I am fairly careful about clicking ads. I am a marketer and it annoys me that only 5% or so of my clicks convert into enquiries. People are 'click happy', we are told. Still, is is very annoying and I try to be aware of the cost of a click, futile though that may be.

The problem with remarketing is part of the psychology of buyer's remorse. I found myself clicking on an advert because I thought the shoes might be better than the ones that I had purchased. Many people will click on adverts that may show a better or cheaper product, because they fear they may have made the wrong decision. As far as the marketer running that campaign is concerned that might look like success, but it is actually wasted budget.

I sent out a tweet on the morning that I was in the market for shoes. This was at a point when I had yet to make a decision. Would the internet be so clever that it could catch me at this point, when it could have sold me a product. The answer is no.

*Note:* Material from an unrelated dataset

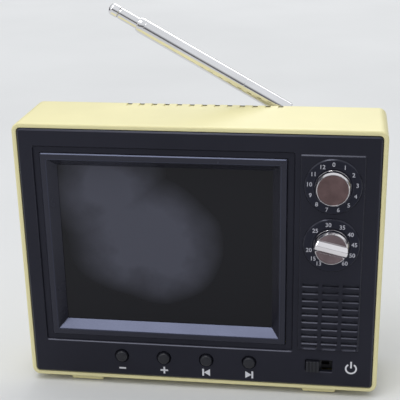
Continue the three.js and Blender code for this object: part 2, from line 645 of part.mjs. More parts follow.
// The outer tube, with the flat tongue that the fork holds and a rolled lip at its mouth.
function outerSection() {
  const { radius, bore, start, end } = SECTIONS[0];
  const tongueHalf = FORK.inner - 0.15;
  const tongue = join(
    box(0, start + 2, -2.7, 2.7, -tongueHalf, tongueHalf),
    pinRod(2.7, -tongueHalf, tongueHalf, 24),
  );
  const tube = alongX([[0, start], [radius - 0.4, start], [radius, start + 0.5], [radius, end - 1.2],
    [radius - 0.2, end - 0.5], [bore + 0.02, end], [bore, end - 0.3], [bore, start + 4.5], [0, start + 4.5]]);
  return cut(join(tongue, tube), pinRod(1.15, -5, 5));
}

// An inner tube with a small rolled lip at its mouth.
const innerTube = ({ radius, bore, start, end }) =>
  alongX([[bore, start], [radius, start], [radius, end - 0.8], [radius - 0.12, end - 0.2], [bore + 0.02, end],
    [bore, end - 0.3], [bore, start]]);

const innerRod = ({ radius, start, end }) => alongX([[0, start], [radius, start], [radius, end], [0, end]], 16);

const antennaTip = () => {
  const { radius, start, end } = TIP;
  const bore = SECTIONS[3].radius + PIN_GAP;
  return alongX([[bore, start], [radius - 0.2, start], [radius, start + 0.3], [radius, end - 1.6],
    [radius * 0.8, end - 0.6], [radius * 0.4, end - 0.1], [0, end], [0, SECTIONS[3].end + FIT_GAP],
    [bore, SECTIONS[3].end + FIT_GAP], [bore, start]]);
};

// ---------- assembly ----------
const m = MATERIALS;
piece("rear_housing", rearHousing(), m.caseYellow);
piece("front_fascia", frontFascia(), m.fasciaBlack);
screwPlaces.forEach(([x, z], i) => {
  piece(`case_screw_${i + 1}`, caseScrew(), m.steel).position.set(x, 0, z);
});
[-1, 1].forEach((side, i) =>
  FOOT_Y.forEach((y, k) => {
    const name = `foot_pad_${["front", "rear"][k]}_${["left", "right"][i]}`;
    piece(name, footPad(), m.rubber).position.set(side * FOOT.x, y, 0);
  }),
);

piece("screen_surround", screenSurround(), m.fasciaBlack);
piece("screen_lens", screenLens(), m.lens);
piece("lcd_cell", lcdCell(), m.lcd);
piece("lcd_backlight_tray", lcdTray(), m.steel);
piece("lcd_bracket_left", lcdBracket(LCD_POSTS[0][0]), m.steel);
piece("lcd_bracket_right", lcdBracket(LCD_POSTS[2][0]), m.steel);
piece("lcd_ribbon", lcdRibbon(), m.ribbon);

piece("speaker_cloth", speakerCloth(), m.cloth);
piece("speaker_basket", speakerBasket(), m.steel);
piece("speaker_cone", speakerCone(), m.paper);
piece("speaker_magnet", speakerMagnet(), m.magnet);

piece("main_board", mainBoard(), m.board);
piece("tuner_can", onBoard(-9, 99, 42, 30, 9), m.steel);
piece("video_chip", onBoard(-53, 84, 14, 14, 1.6), m.chip);
piece("battery_pack", batteryPack(), m.battery);
piece("charging_socket", chargingSocket(), m.steel);
piece("av_jack", avJack(), m.chip);
piece("button_board", buttonBoard(), m.board);
BUTTON_NAMES.forEach((name, i) => {
  piece(`tact_switch_${name}`, tactSwitch(), m.chip).position.set(buttonX(i), 0, BUTTON.z);
  piece(`button_${name}`, buttonCap(), m.buttonBlack).position.set(buttonX(i), 0, BUTTON.z);
});
piece("power_slider", powerSlider(), m.buttonBlack);
piece("power_switch", slideSwitch(), m.chip);

for (const [name, z, round, back] of [["channel", CHANNEL_Z, false, 16], ["tuning", TUNING_Z, true, 11]]) {
  const group = new THREE.Group();
  group.position.set(DIAL.x, 0, z);
  set.add(group);
  piece(`${name}_dial_plate`, dialPlate(), m.dial, group);
  piece(`${name}_nut`, bushingNut(), m.steel, group);
  piece(`${name}_shaft`, knobShaft(back - 1.8), m.steel, group);
  piece(round ? "tuning_potentiometer" : "channel_switch", rotaryBody(back, round), m.steel, group);
}
piece("channel_knob", knobBody(), m.chrome).position.set(DIAL.x, 0, CHANNEL_Z);
piece("channel_knob_disc", knobDisc(), m.spunDisc).position.set(DIAL.x, 0, CHANNEL_Z);
const tuningGroup = new THREE.Group();
tuningGroup.position.set(DIAL.x, 0, TUNING_Z);
tuningGroup.rotation.y = THREE.MathUtils.degToRad(GRIP.turn);
set.add(tuningGroup);
piece("tuning_knob", tuningKnob(), m.chrome, tuningGroup);
piece("tuning_disc_upper", halfDisc(1), m.spunDisc, tuningGroup);
piece("tuning_disc_lower", halfDisc(-1), m.spunDisc, tuningGroup);

const antenna = new THREE.Group();
antenna.position.set(ANTENNA.x, ANTENNA.y, ANTENNA.z);
antenna.rotation.y = Math.PI + THREE.MathUtils.degToRad(ANTENNA.elevation);
set.add(antenna);
piece("antenna_swivel", antennaSwivel(), m.chrome, antenna);
piece("antenna_swivel_screw", swivelScrew(), m.steel, antenna);
piece("antenna_pivot_pin", pivotPin(), m.chrome, antenna);
piece("antenna_section_1", outerSection(), m.chrome, antenna);
piece("antenna_section_2", innerTube(SECTIONS[1]), m.chrome, antenna);
piece("antenna_section_3", innerTube(SECTIONS[2]), m.chrome, antenna);
piece("antenna_section_4", innerRod(SECTIONS[3]), m.chrome, antenna);
piece("antenna_tip", antennaTip(), m.chrome, antenna);

export default set;
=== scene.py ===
"""Portable television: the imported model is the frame, and the pieces that show are remade finely on it."""
import json
import math

import bmesh
import bpy
from mathutils import Matrix, Vector


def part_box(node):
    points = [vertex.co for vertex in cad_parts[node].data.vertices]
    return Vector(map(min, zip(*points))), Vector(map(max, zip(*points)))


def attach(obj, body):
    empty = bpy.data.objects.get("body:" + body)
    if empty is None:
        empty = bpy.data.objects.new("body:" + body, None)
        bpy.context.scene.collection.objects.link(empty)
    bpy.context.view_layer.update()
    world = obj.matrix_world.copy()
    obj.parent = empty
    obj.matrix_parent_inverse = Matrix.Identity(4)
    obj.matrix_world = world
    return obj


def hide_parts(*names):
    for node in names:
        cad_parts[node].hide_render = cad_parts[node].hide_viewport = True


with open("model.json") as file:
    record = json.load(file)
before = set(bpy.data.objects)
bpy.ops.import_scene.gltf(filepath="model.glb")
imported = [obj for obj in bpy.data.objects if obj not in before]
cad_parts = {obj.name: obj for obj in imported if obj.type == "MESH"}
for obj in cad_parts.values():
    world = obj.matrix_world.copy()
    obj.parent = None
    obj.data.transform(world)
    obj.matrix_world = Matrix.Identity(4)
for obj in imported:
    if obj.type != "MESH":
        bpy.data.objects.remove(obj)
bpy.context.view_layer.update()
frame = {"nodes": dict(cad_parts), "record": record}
NODES = frame["nodes"]

# ---------- measurements ----------
# In millimetres, in the case's own frame: x = 0 in its middle, y = 0 at its front rim, z = 0 at its underside.
# TO_ROW takes that frame into the row's, which is in metres.
housing_low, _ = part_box("rear_housing")
FOOT_HEIGHT = 3
ORIGIN = Vector((0, housing_low.y, housing_low.z + FOOT_HEIGHT / 1000))
TO_ROW = Matrix.Translation(ORIGIN) @ Matrix.Scale(0.001, 4)

# The case, and where the layers of its face stand.
WIDTH, HEIGHT, DEPTH, WALL, CORNER = 190, 145, 48, 2.5, 4.5
FRONT = -0.6
PANEL_FRONT = FRONT - 0.7
DIAL_FRONT = PANEL_FRONT - 0.9
FASCIA_BACK = 2.2
PRINT = (FRONT - 0.05, FRONT + 0.02)  # the face and the foot of a printed mark
AHEAD, BEHIND = -5, 5  # where a cutter starts and ends, to go right through the fascia

# On the back and underside, as (x, y) for the feet and (x, z) for the rest.
FOOT_SPOTS = [(x, y) for x in (-64.2, 64.2) for y in (8.5, 39.5)]
SCREW_SPOTS = [(x, z) for x in (-86, 86) for z in (9, 137)]
PORT_RECESS, CHARGING_PORT, AUDIO_PORT = (66, 20), (58, 20), (74, 20)

# A top vent starts as a shallow scoop at VENT_SCOOP and is a through slot between its two VENT_WALLS.
VENT_COUNT, VENT_PITCH, VENT_MIDDLE, VENT_HALF_W = 13, 6.8, -1.5, 1.4
VENT_SCOOP, VENT_WALLS, VENT_FLOOR = 39.5, (44.2, 46.4), HEIGHT - 3.7
BACK_VENT_START, BACK_VENT_TOP, BACK_VENT_BOTTOM = 44.3, HEIGHT - 6, HEIGHT - 13
VENT_REACH = 46  # no vent is further from x = 0

# The screen's aperture, then the widths and depths of the steps round it.
SCREEN_X, SCREEN_Z, HALF_W, HALF_H = -17.6, 77.9, 56, 44.1
FUNNEL, FUNNEL_DEPTH, LAND, GROOVE, GROOVE_DEPTH = 4.15, 4.9, 3.45, 3.2, 1.2

# The control panel, and its grille's slots with the scoops under them. GRILLE_Z is the slots' middle.
PANEL_X, PANEL_Z, PANEL_HALF_W, PANEL_HALF_H = 68.45, 78.3, 16.25, 54.3
GRILLE_X, GRILLE_Z, GRILLE_COLUMN_PITCH = 69, 46.05, 10.4
GRILLE_ROWS, GRILLE_TOP_ROW, GRILLE_ROW_PITCH, SCOOP_Z = 9, 62.6, 4.14, 26.2

# The controls and their marks.
DIAL_X, CHANNEL_Z, TUNING_Z = 68.7, 116.4, 85
KNOB_FRONT, KNOB_BACK, DISC_RADIUS, GRIP_TURN = -7.0, -2.5, 7.72, math.radians(13)
NUMERAL_SIZE = 3.1
RING_PITCH, THREAD_PITCH = 0.35, 0.9  # of the spun discs and of the speaker cloth
BUTTON_X = [-43.2 + 23.27 * i for i in range(4)]
BUTTON_NAMES = ["minus", "plus", "previous", "next"]
BUTTON_Z = SLIDER_Z = 14.8
SYMBOL_Z = 7.2
SLIDER_X, SLIDER_WINDOW_X = 60.7, 64
POWER_X, POWER_Z = 81.1, 14.1

# The antenna's tilt pin, its rise above the horizontal, and the swivel's round base, as (radius, y).
ANTENNA = Vector((50, 53.8, 136.2))
ANTENNA_ANGLE = math.radians(29.6)
SWIVEL_BASE = [(0, 48.4), (5.0, 48.4), (5.4, 48.7), (5.4, 49.9), (5.3, 50.2), (5.0, 50.4), (0, 50.4)]

# Facets round a circle, and the angle from which an edge is drawn sharp.
FACETS = {"dial": 96, "button": 56, "swivel": 56, "tube": 48, "button_hole": 40, "hole": 32}
PIECE_SHARP, NODE_SHARP = math.radians(32), math.radians(30)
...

Back in 2010 Google's Eric Schmidt famously and rather ominously made his; 'we know where you are, we know what you like' comments, and the implication was that Google would soon know what you want before you do, which really must be the golden goose for the marketing industry.

Well, that was six years ago and the internet still can't sell me a pair of shoes. I had to buy them, and I did put the clues out there. As for the company whose ad I clicked after I had made my purchase I apologise, I just wanted to be sure I had made the right decision.